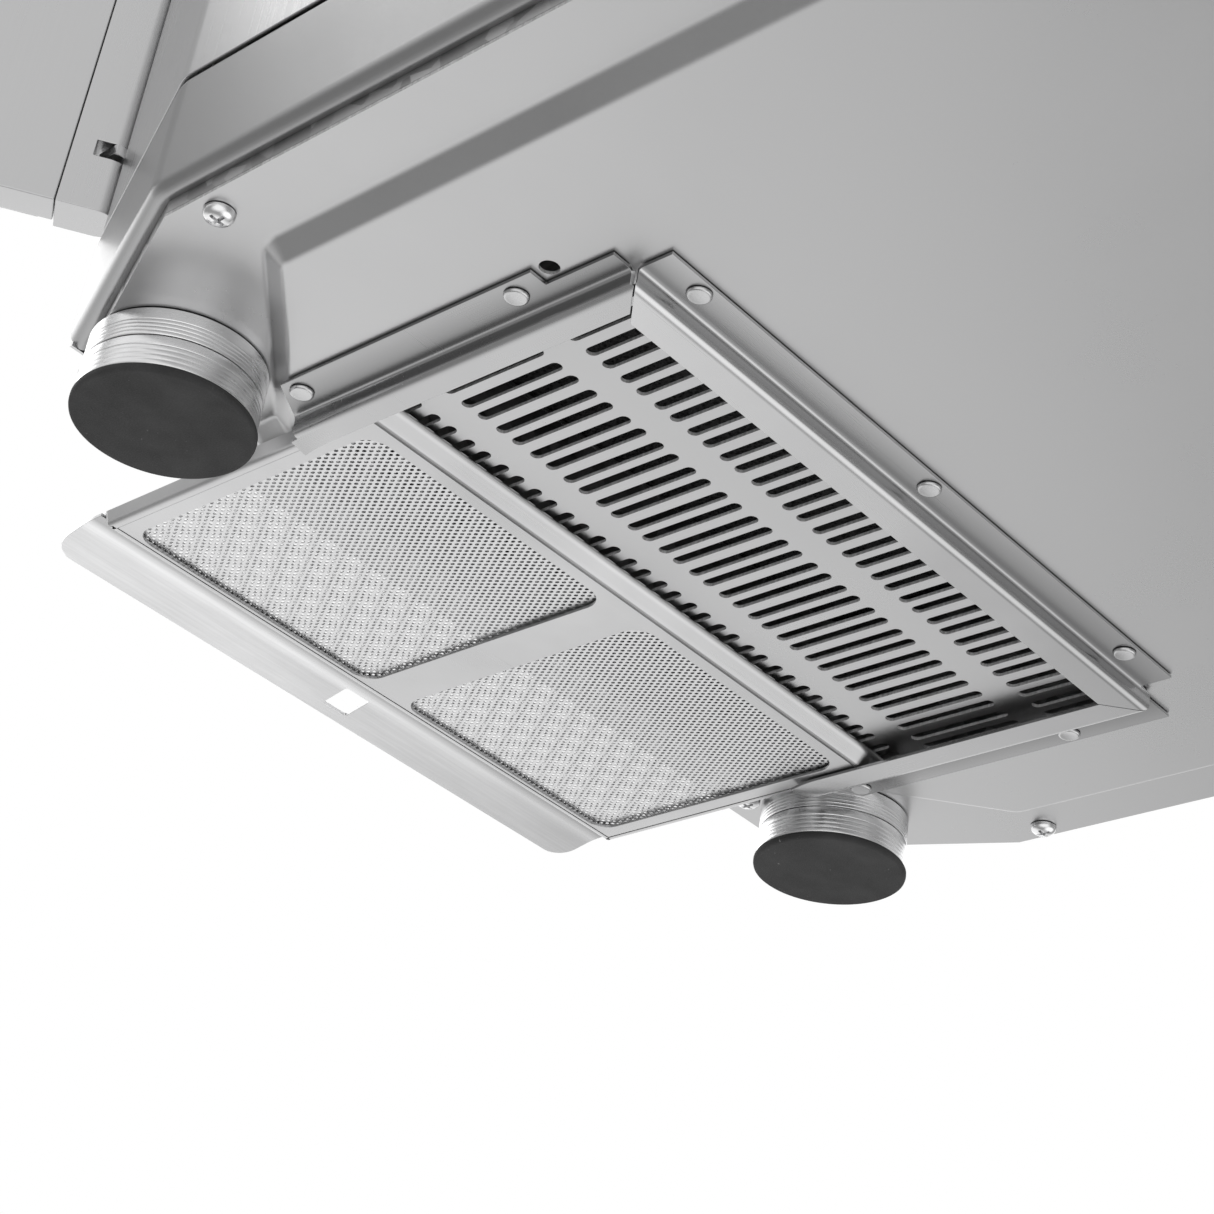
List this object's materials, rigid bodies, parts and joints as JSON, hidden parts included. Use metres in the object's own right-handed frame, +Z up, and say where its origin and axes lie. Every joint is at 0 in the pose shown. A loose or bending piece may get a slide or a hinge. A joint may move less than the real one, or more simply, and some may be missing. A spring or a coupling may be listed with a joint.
{
  "type": "free-standing extractor unit",
  "caption": "Free-standing stainless extractor: cabinet on levelling feet with a slotted intake base, slide-out mesh grease filter, side-hung front door and blower inside.",
  "frame": {"origin": "the floor point midway between the four feet", "axes": "+X to the right as the door is faced, +Y to the back, +Z up"},
  "size_m": [0.7461, 0.7969, 0.3445],
  "materials": {
    "satin_steel": "satin stainless sheet",
    "bright_steel": "bright stainless sheet and fixings",
    "galvanised_steel": "galvanised sheet",
    "turned_aluminium": "turned, finely grooved",
    "black_rubber": "matte",
    "black_plastic": "moulded",
    "motor_paint": "black enamel",
    "carbon_foam": "open-cell foam with carbon",
    "filter_mesh": "layered expanded mesh"
  },
  "bodies": {
    "casing": {"base_pan": "satin_steel", "base_skirt": "satin_steel", "side_panel_left": "satin_steel", "side_panel_right": "satin_steel", "rear_panel": "satin_steel", "top_cover": "satin_steel", "door_frame": "satin_steel", "rail_left": "bright_steel", "rail_right": "bright_steel", "rail_back": "bright_steel", "rail_rivet_1": "bright_steel", "rail_rivet_2": "bright_steel", "rail_rivet_3": "bright_steel", "rail_rivet_4": "bright_steel", "rail_rivet_5": "bright_steel", "rail_rivet_6": "bright_steel", "rail_rivet_7": "bright_steel", "pan_screw_1": "bright_steel", "pan_screw_2": "bright_steel", "pan_screw_3": "bright_steel", "pan_screw_4": "bright_steel", "pan_screw_5": "bright_steel", "pan_screw_6": "bright_steel", "outlet_grille": "bright_steel", "hinge_tab_lower": "bright_steel", "hinge_tab_upper": "bright_steel", "base_frame": "galvanised_steel", "intake_duct": "galvanised_steel", "filter_shelf": "galvanised_steel", "blower_scroll": "galvanised_steel", "motor_bracket": "galvanised_steel", "foot_collar_1": "turned_aluminium", "foot_collar_2": "turned_aluminium", "foot_collar_3": "turned_aluminium", "foot_collar_4": "turned_aluminium", "speed_control": "black_plastic", "switch_body": "black_plastic", "mains_inlet": "black_plastic", "blower_motor": "motor_paint"},
    "filter": {"filter_frame": "bright_steel", "filter_mesh_left": "filter_mesh", "filter_mesh_right": "filter_mesh", "filter_grip": "bright_steel"},
    "foot_1": {"foot_barrel_1": "turned_aluminium", "foot_pad_1": "black_rubber"},
    "foot_2": {"foot_barrel_2": "turned_aluminium", "foot_pad_2": "black_rubber"},
    "foot_3": {"foot_barrel_3": "turned_aluminium", "foot_pad_3": "black_rubber"},
    "foot_4": {"foot_barrel_4": "turned_aluminium", "foot_pad_4": "black_rubber"},
    "door": {"front_door": "satin_steel", "door_stile": "satin_steel", "door_liner": "galvanised_steel", "door_handle": "bright_steel"},
    "cassette": {"cassette_frame": "black_plastic", "cassette_foam": "carbon_foam"},
    "wheel": {"blower_wheel": "galvanised_steel"},
    "knob": {"speed_knob": "black_plastic"},
    "rocker": {"power_rocker": "black_plastic"}
  },
  "joints": [
    {"name": "filter_slide", "type": "slide", "parent": "casing", "child": "filter", "axis": [0, -1, 0], "range_m": [-0.103, 0.025]},
    {"name": "door_hinge", "type": "hinge", "parent": "casing", "child": "door", "pos_m": [0.193, -0.287, 0.2], "axis": [0, 0, 1], "range_deg": [-145, 15]},
    {"name": "cassette_slide", "type": "slide", "parent": "casing", "child": "cassette", "axis": [0, -1, 0], "range_m": [0, 0.18]},
    {"name": "wheel_spin", "type": "hinge", "parent": "casing", "child": "wheel", "pos_m": [0, 0.12, 0.19], "axis": [1, 0, 0], "continuous": true},
    {"name": "knob_turn", "type": "hinge", "parent": "casing", "child": "knob", "pos_m": [0.07, -0.28, 0.053], "axis": [0, -1, 0], "range_deg": [0, 270]},
    {"name": "rocker_tilt", "type": "hinge", "parent": "casing", "child": "rocker", "pos_m": [0.128, -0.2765, 0.053], "axis": [1, 0, 0], "range_deg": [-14, 0]},
    {"name": "foot_adjust_1", "type": "slide", "parent": "casing", "child": "foot_1", "axis": [0, 0, -1], "range_m": [0, 0.012]},
    {"name": "foot_adjust_2", "type": "slide", "parent": "casing", "child": "foot_2", "axis": [0, 0, -1], "range_m": [0, 0.012]},
    {"name": "foot_adjust_3", "type": "slide", "parent": "casing", "child": "foot_3", "axis": [0, 0, -1], "range_m": [0, 0.012]},
    {"name": "foot_adjust_4", "type": "slide", "parent": "casing", "child": "foot_4", "axis": [0, 0, -1], "range_m": [0, 0.012]}
  ]
}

§ §

Your task is to return the full listing exactly as it was given.

**RESULT:**
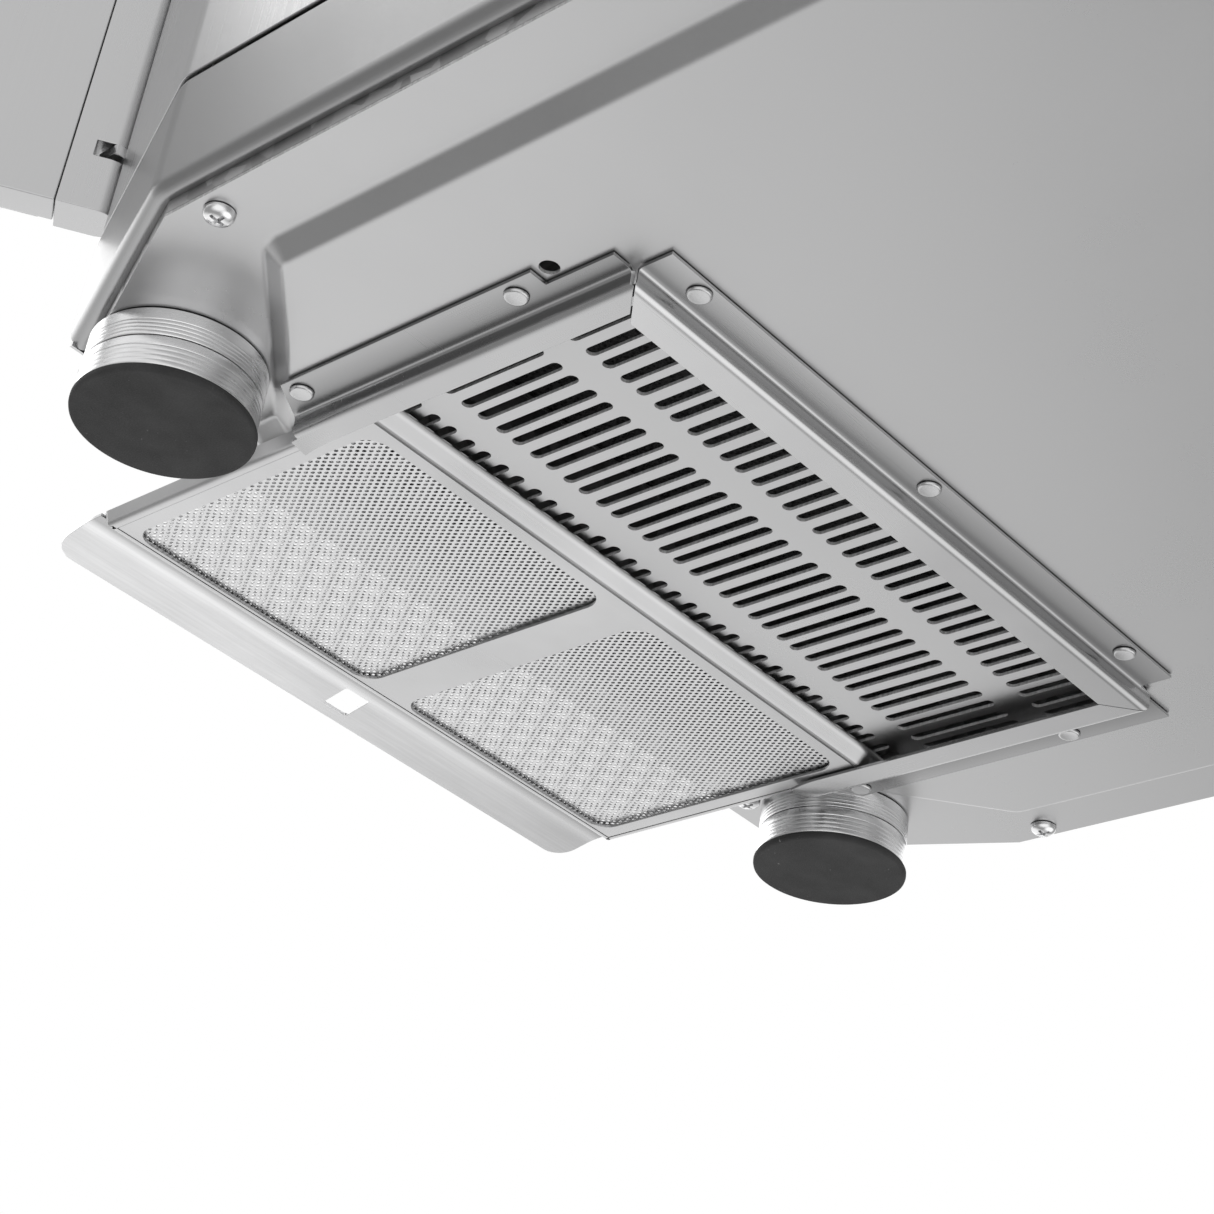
List this object's materials, rigid bodies, parts and joints as JSON, hidden parts included. Use metres in the object's own right-handed frame, +Z up, and say where its origin and axes lie. Every joint is at 0 in the pose shown. A loose or bending piece may get a slide or a hinge. A joint may move less than the real one, or more simply, and some may be missing. A spring or a coupling may be listed with a joint.
{
  "type": "free-standing extractor unit",
  "caption": "Free-standing stainless extractor: cabinet on levelling feet with a slotted intake base, slide-out mesh grease filter, side-hung front door and blower inside.",
  "frame": {"origin": "the floor point midway between the four feet", "axes": "+X to the right as the door is faced, +Y to the back, +Z up"},
  "size_m": [0.7461, 0.7969, 0.3445],
  "materials": {
    "satin_steel": "satin stainless sheet",
    "bright_steel": "bright stainless sheet and fixings",
    "galvanised_steel": "galvanised sheet",
    "turned_aluminium": "turned, finely grooved",
    "black_rubber": "matte",
    "black_plastic": "moulded",
    "motor_paint": "black enamel",
    "carbon_foam": "open-cell foam with carbon",
    "filter_mesh": "layered expanded mesh"
  },
  "bodies": {
    "casing": {"base_pan": "satin_steel", "base_skirt": "satin_steel", "side_panel_left": "satin_steel", "side_panel_right": "satin_steel", "rear_panel": "satin_steel", "top_cover": "satin_steel", "door_frame": "satin_steel", "rail_left": "bright_steel", "rail_right": "bright_steel", "rail_back": "bright_steel", "rail_rivet_1": "bright_steel", "rail_rivet_2": "bright_steel", "rail_rivet_3": "bright_steel", "rail_rivet_4": "bright_steel", "rail_rivet_5": "bright_steel", "rail_rivet_6": "bright_steel", "rail_rivet_7": "bright_steel", "pan_screw_1": "bright_steel", "pan_screw_2": "bright_steel", "pan_screw_3": "bright_steel", "pan_screw_4": "bright_steel", "pan_screw_5": "bright_steel", "pan_screw_6": "bright_steel", "outlet_grille": "bright_steel", "hinge_tab_lower": "bright_steel", "hinge_tab_upper": "bright_steel", "base_frame": "galvanised_steel", "intake_duct": "galvanised_steel", "filter_shelf": "galvanised_steel", "blower_scroll": "galvanised_steel", "motor_bracket": "galvanised_steel", "foot_collar_1": "turned_aluminium", "foot_collar_2": "turned_aluminium", "foot_collar_3": "turned_aluminium", "foot_collar_4": "turned_aluminium", "speed_control": "black_plastic", "switch_body": "black_plastic", "mains_inlet": "black_plastic", "blower_motor": "motor_paint"},
    "filter": {"filter_frame": "bright_steel", "filter_mesh_left": "filter_mesh", "filter_mesh_right": "filter_mesh", "filter_grip": "bright_steel"},
    "foot_1": {"foot_barrel_1": "turned_aluminium", "foot_pad_1": "black_rubber"},
    "foot_2": {"foot_barrel_2": "turned_aluminium", "foot_pad_2": "black_rubber"},
    "foot_3": {"foot_barrel_3": "turned_aluminium", "foot_pad_3": "black_rubber"},
    "foot_4": {"foot_barrel_4": "turned_aluminium", "foot_pad_4": "black_rubber"},
    "door": {"front_door": "satin_steel", "door_stile": "satin_steel", "door_liner": "galvanised_steel", "door_handle": "bright_steel"},
    "cassette": {"cassette_frame": "black_plastic", "cassette_foam": "carbon_foam"},
    "wheel": {"blower_wheel": "galvanised_steel"},
    "knob": {"speed_knob": "black_plastic"},
    "rocker": {"power_rocker": "black_plastic"}
  },
  "joints": [
    {"name": "filter_slide", "type": "slide", "parent": "casing", "child": "filter", "axis": [0, -1, 0], "range_m": [-0.103, 0.025]},
    {"name": "door_hinge", "type": "hinge", "parent": "casing", "child": "door", "pos_m": [0.193, -0.287, 0.2], "axis": [0, 0, 1], "range_deg": [-145, 15]},
    {"name": "cassette_slide", "type": "slide", "parent": "casing", "child": "cassette", "axis": [0, -1, 0], "range_m": [0, 0.18]},
    {"name": "wheel_spin", "type": "hinge", "parent": "casing", "child": "wheel", "pos_m": [0, 0.12, 0.19], "axis": [1, 0, 0], "continuous": true},
    {"name": "knob_turn", "type": "hinge", "parent": "casing", "child": "knob", "pos_m": [0.07, -0.28, 0.053], "axis": [0, -1, 0], "range_deg": [0, 270]},
    {"name": "rocker_tilt", "type": "hinge", "parent": "casing", "child": "rocker", "pos_m": [0.128, -0.2765, 0.053], "axis": [1, 0, 0], "range_deg": [-14, 0]},
    {"name": "foot_adjust_1", "type": "slide", "parent": "casing", "child": "foot_1", "axis": [0, 0, -1], "range_m": [0, 0.012]},
    {"name": "foot_adjust_2", "type": "slide", "parent": "casing", "child": "foot_2", "axis": [0, 0, -1], "range_m": [0, 0.012]},
    {"name": "foot_adjust_3", "type": "slide", "parent": "casing", "child": "foot_3", "axis": [0, 0, -1], "range_m": [0, 0.012]},
    {"name": "foot_adjust_4", "type": "slide", "parent": "casing", "child": "foot_4", "axis": [0, 0, -1], "range_m": [0, 0.012]}
  ]
}